Vivemos um momento em que a discussão finalmente está em pauta nas ruas e no STF (Supremo Tribunal Federal). Como a ideia de demonizar essas substâncias e marginalizar seus usuários é o principal pilar do proibicionismo, quanto mais usuários célebres saírem do armário, mais a sociedade começará a encarar o uso de drogas recreativas com normalidade –ou ao menos como um problema cuja solução passa longe do fuzil e da prisão. Se a sociedade brasileira tem aceitado por décadas o genocídio com tanta facilidade, por que não uma política liberal de drogas?

Os posicionamentos políticos do ator que confunde pedido de posição política com jornalismo de celebridades são bonitos na fotografia, mas tomadas de posição invisíveis a sociedade se não acompanhadas justamente de uma declaração pessoal. Quem escolhe o lugar confortável de priorizar a "liberdade de não falar da vida privada", talvez tenha que seguir vivendo num país onde a maioria não tem liberdade. E vive com medos de outra ordem.

Em 2015, a sua vida é política. Acabou o conforto. Calar-se é, na melhor das hipóteses, subestimar a importância de alguém com o seu peso na sociedade brasileira. No entanto, o futuro não terá o mesmo julgamento: o silêncio dos artistas será visto como cumplicidade e omissão. Sim, Wagner Moura e demais artistas brasileiros, transformei-me num chato disparando um "j'accuse" por semana.
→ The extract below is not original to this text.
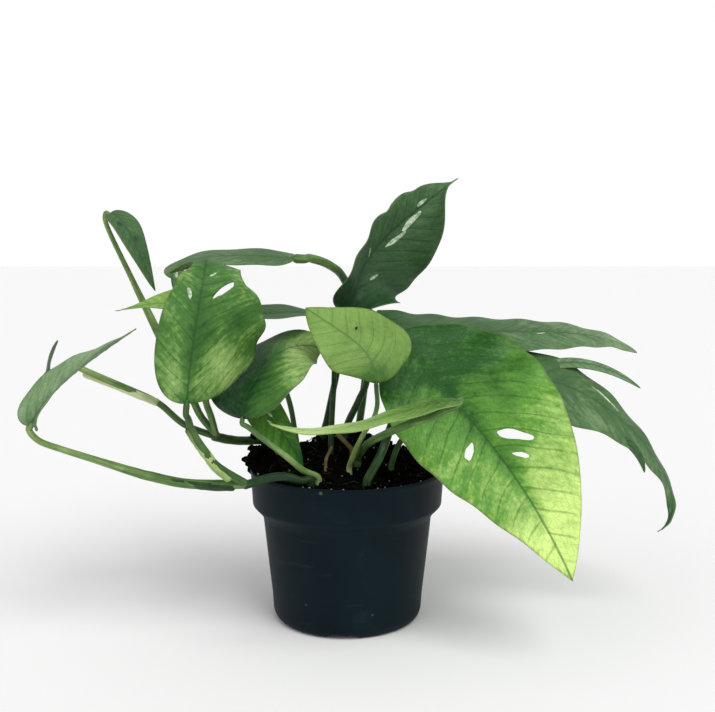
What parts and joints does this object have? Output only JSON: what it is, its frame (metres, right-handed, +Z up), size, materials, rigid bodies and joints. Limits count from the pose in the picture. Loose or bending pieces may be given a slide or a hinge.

Não é simpática a abordagem, mas sabemos que um tiroteio ou uma dura numa favela é muito menos.

Em tempo, o meu parágrafo chantagista foi esse: "Afinal, o meio artístico brasileiro hoje é um dos mais dóceis do planeta quando trata-se de desafiar o status quo –talvez por covardia pura e simples de contrariar quem emite seus contracheques e quem pode lhes oferecer um edital. Que tentem dormir tranquilos: para quem tem voz nesse país, ficar em silêncio é sujar as mãos."